[Start Exercise material]
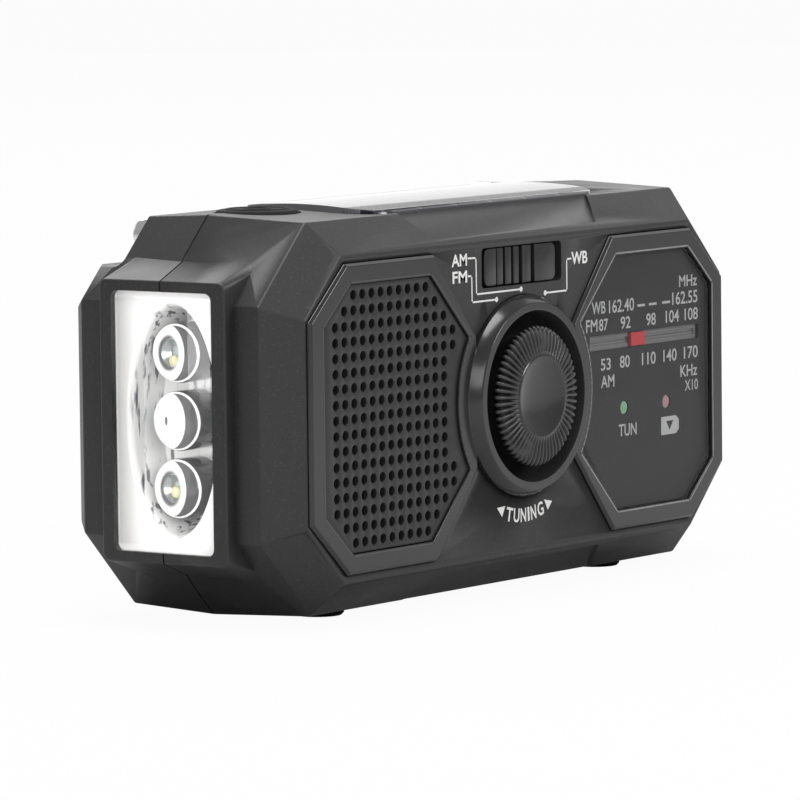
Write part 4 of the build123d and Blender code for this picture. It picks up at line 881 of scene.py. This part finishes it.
class RADIO_OT_knob(bpy.types.Operator):
    """Makes the ribbed tuning knob with its dished disc"""
    bl_idname = "radio.knob"
    bl_label = "Tuning knob"

    def execute(self, context):
        ridges = radio().knob_ridges
        outline = [
            (0, -3.15), (2.5, -3.22), (4.6, -3.45), (5.7, -3.72), (6.2, -3.86), (6.45, -3.9), (6.6, -3.88),
            (6.7, -3.78), (6.9, -3.75), (7.6, -3.72), (8.6, -3.64), (9.6, -3.5), (10.4, -3.3), (10.9, -3.08),
            (11.2, -2.75), (11.29, -2.4), (11.15, -2.1), (10.7, -1.9), (9.9, -1.85), (9.8, 1.6), (3.0, 1.6),
            (3.0, 9.6), (2.0, 9.6), (2.0, 12.0), (0, 12.0),
        ]
        centre = spot(0, 0, 0)
        bm = turned(outline, ridges * 8, centre)
        deepest, ribs_r, ribs_back = 0.5, 6.9, -1.88
        for v in bm.verts:
            out = v.co - centre
            radius = math.hypot(out.x, out.z) / MM
            if radius > ribs_r + 0.05 and out.y / MM < ribs_back:
                phase = math.atan2(out.z, out.x) / math.tau * ridges
                groove = abs(math.cos(math.pi * phase)) ** 3
                sink = deepest * groove * min(1, (radius - ribs_r) / 0.7)
                steep = min(1, max(0, (radius - 10.0) / 1.2))
                inward = -Vector((out.x, 0, out.z)).normalized()
                v.co += inward * (sink * steep * MM) + Vector((0, sink * (1 - steep * 0.5) * MM, 0))
        mesh = mesh_from(bm, "knob_ribbed", 50)
        add_piece("knob_ribbed", mesh, "tuning", "knob_ribs", "tuning_knob")
        return {"FINISHED"}


class RADIO_OT_slider(bpy.types.Operator):
    """Makes the band slider with its finger ridges"""
    bl_idname = "radio.slider"
    bl_label = "Band slider"

    def execute(self, context):
        bm = bmesh.new()
        end, low, high, ridge_back = 9.8, 18.0, 24.0, 1.0
        block(bm, spot(-end, 0.85, low), spot(end, 2.2, high))
        for left, right, front in (
                (-end, -6.5, 0.42), (-6.15, -4.45, 0.52), (-3.95, -2.25, 0.44), (-1.75, -0.15, 0.36),
                (0.32, 0.92, 0.08), (1.35, 3.25, 0.42), (3.9, end, 0.2)):
            block(bm, spot(left, front, low), spot(right, ridge_back, high))
        corners = [e for e in bm.edges if abs((e.verts[0].co - e.verts[1].co).normalized().y) > 0.99
                   and abs(e.verts[0].co.x) > (end - 0.1) * MM]
        rounded_edges(bm, corners, 1.2, 4)
        # The flange behind the face, and the peg that moves the switch.
        block(bm, spot(-12.7, 2.15, 17.0), spot(12.7, 2.9, 24.4))
        block(bm, spot(-1.5, 2.8, 20.1), spot(1.5, 8.0, 21.9))
        soften(bm, 0.16, 2)
        mesh = mesh_from(bm, "slider_ridged", 40)
        add_piece("slider_ridged", mesh, "band", "knob_plastic", "band_slider")
        return {"FINISHED"}


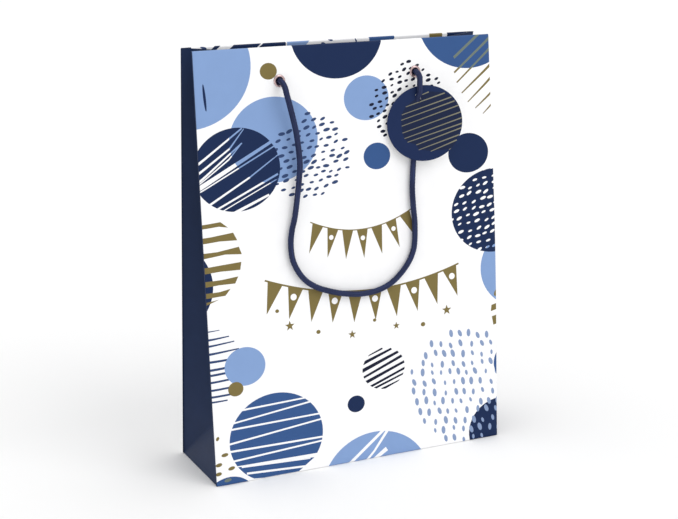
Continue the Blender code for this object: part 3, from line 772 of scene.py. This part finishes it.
def makeGusset(side, wall):
    end = 1 if wall == "front" else -1
    half, columns, footRows = gusset["half"], gusset["columns"], gusset["footRows"]
    steps, hemSteps = gusset["rows"], gusset["hemRows"]
    ups = [half * i / footRows for i in range(footRows)]
    ups += [half + (hemStart - half) * i / steps for i in range(steps)]
    ups += [hemStart + 0.01 + (wallLength - hemStart) * i / hemSteps for i in range(hemSteps + 1)]
    points, thickness, rows, bases = [], [], [], []

    def addPoint(inset, depth, height, up):
        points.append((side * (halfWidth - gusset["tuck"] - inset) * mm, end * depth * mm, height * mm))
        thickness.append(sheetAt(up))
        return len(points) - 1

    for up in ups:
        deep = gusset["under"] + sheetAt(up) * creaseInset(up) / half - bag["drawnSheet"] - bag["paperGap"]
        edge = Vector((0, deep - halfDepthAt(up), up * cos(lean) + fold["lift"]))
        inner = gussetInner(up) + Vector((0, 0, fold["lift"]))
        swell = gusset["soft"] * min(1.0, up / half) * (1 - max(0.0, up - hemStart) / bag["hemDepth"])
        row = []
        for i in range(columns + 1):
            t = i / columns
            place = edge.lerp(inner, t)
            place.x -= edgeBow(wall, side, up) * (1 - t) ** 2
            bow = swell * sin(pi * t) * sin(up / gusset["wave"])
            row.append(addPoint(place.x + bow, place.y, place.z, up))
        rows.append(row)
    for up, row in zip(ups[:footRows + 1], rows):
        inset, depth, height = baseSlope * up, gussetInner(up).y, baseRise * up + fold["lift"]
        bases.append([row[-1]] + [
            addPoint(inset, depth * (1 - i / columns), height, up) if up < half else row[-1]
            for i in range(1, columns + 1)])
    faces = []
    for grid in (rows, bases):
        for lower, upper in zip(grid, grid[1:]):
            for i in range(columns):
                faces += [[lower[i], lower[i + 1], upper[i + 1]], [lower[i], upper[i + 1], upper[i]]]
    faces = [f for f in faces if len(set(f)) == 3]
    areas = np.linalg.norm(faceCrosses(points, faces), axis=1)
    faces = [f for f, area in zip(faces, areas) if area > 1e-12]
    if side * end < 0:      # so that the printed side faces out
        faces = [f[::-1] for f in faces]
    middles = np.array(points)[np.array(faces)].mean(axis=1)[:, 2] / mm
    back = [0 if z > hemStart * cos(lean) else 1 for z in middles]
    hand = "left" if side < 0 else "right"
    piece = thicken(f"{hand}_gusset_{wall}", points, faces, [0] * len(faces), [gussetInk, barePaper],
                    back, thickness)
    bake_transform(piece)
    replaced = [f"{hand}_gusset_{wall}_leaf"]
    if wall == "front":
        replaced.append(f"{hand}_gusset_base")
    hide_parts(*replaced)


for side in (-1, 1):
    for wall in ("front", "back"):
        makeGusset(side, wall)
print("gussets folded")


def turned(name, profile, matrix, material, sides=72):      # a closed outline about the matrix's axis
    points, faces = [], []
    for radius, height in profile:
        for i in range(sides):
            t = 2 * pi * i / sides
            points.append(matrix @ (Vector((radius * cos(t), radius * sin(t), height)) * mm))
    count = len(profile)
    for k in range(count):
        low, high = k * sides, (k + 1) % count * sides
        for i in range(sides):
            j = (i + 1) % sides
            faces.append((low + i, low + j, high + j, high + i))
    return addMesh(name, points, faces, [material])


def arc(centreRadius, centreHeight, radius, first, last, steps):
    turns = [radians(first + (last - first) * i / steps) for i in range(steps + 1)]
    return [(centreRadius + radius * cos(t), centreHeight + radius * sin(t)) for t in turns]


eyelet = {
    "bore": 2.5, "barrel": 3.0, "flange": 4.7, "face": 0.3, "crown": 0.85,
    "rollFront": -3.4, "rollBack": -3.95, "roll": 4.2,
}
washer = {"inner": 3.3, "outer": 5.5, "front": -2.7, "back": -3.1, "edge": 0.12}


def makeEyelets(wall):
    bore, barrel, flange, face, crown, front, back, roll = eyelet.values()
    half = (flange - bore) / 2
    profile = arc((bore + flange) / 2, face, half, 0, 180, 14)
    profile = [(r, face + (h - face) * (crown / half)) for r, h in profile]
    profile += [(bore, -1.0), (bore, -2.4), (bore + 0.15, back + 0.2)]
    profile += [(bore + 0.5, back), (roll - 0.4, back - 0.02)]
    profile += arc(roll - 0.25, (front + back) / 2, 0.26, -60, 90, 6)
    profile += [(barrel + 0.1, front), (barrel, front + 0.2), (barrel, face - 0.02)]
    inner, outer, front, back, edge = washer.values()
    ring = [(inner, back + edge), (inner + edge, back), (outer - edge, back), (outer, back + edge),
            (outer, front - edge), (outer - edge, front), (inner + edge, front), (inner, front - edge)]
    for name, sign in (("a", -1), ("b", 1)):
        place = wallFrames[wall] @ Matrix.Translation(Vector((sign * eyeletAlong, eyeletUp, 0)) * mm)
        for kind, outline in (("eyelet", profile), ("washer", ring[::-1])):
            piece = turned(f"{wall}_{kind}_{name}_metal", outline, place, eyeletMetal)
            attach(piece, f"{wall}_wall")
            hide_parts(f"{wall}_{kind}_{name}")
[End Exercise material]
Pick out the lines containing the string "replaced".

_Full output:_
    replaced = [f"{hand}_gusset_{wall}_leaf"]
        replaced.append(f"{hand}_gusset_base")
    hide_parts(*replaced)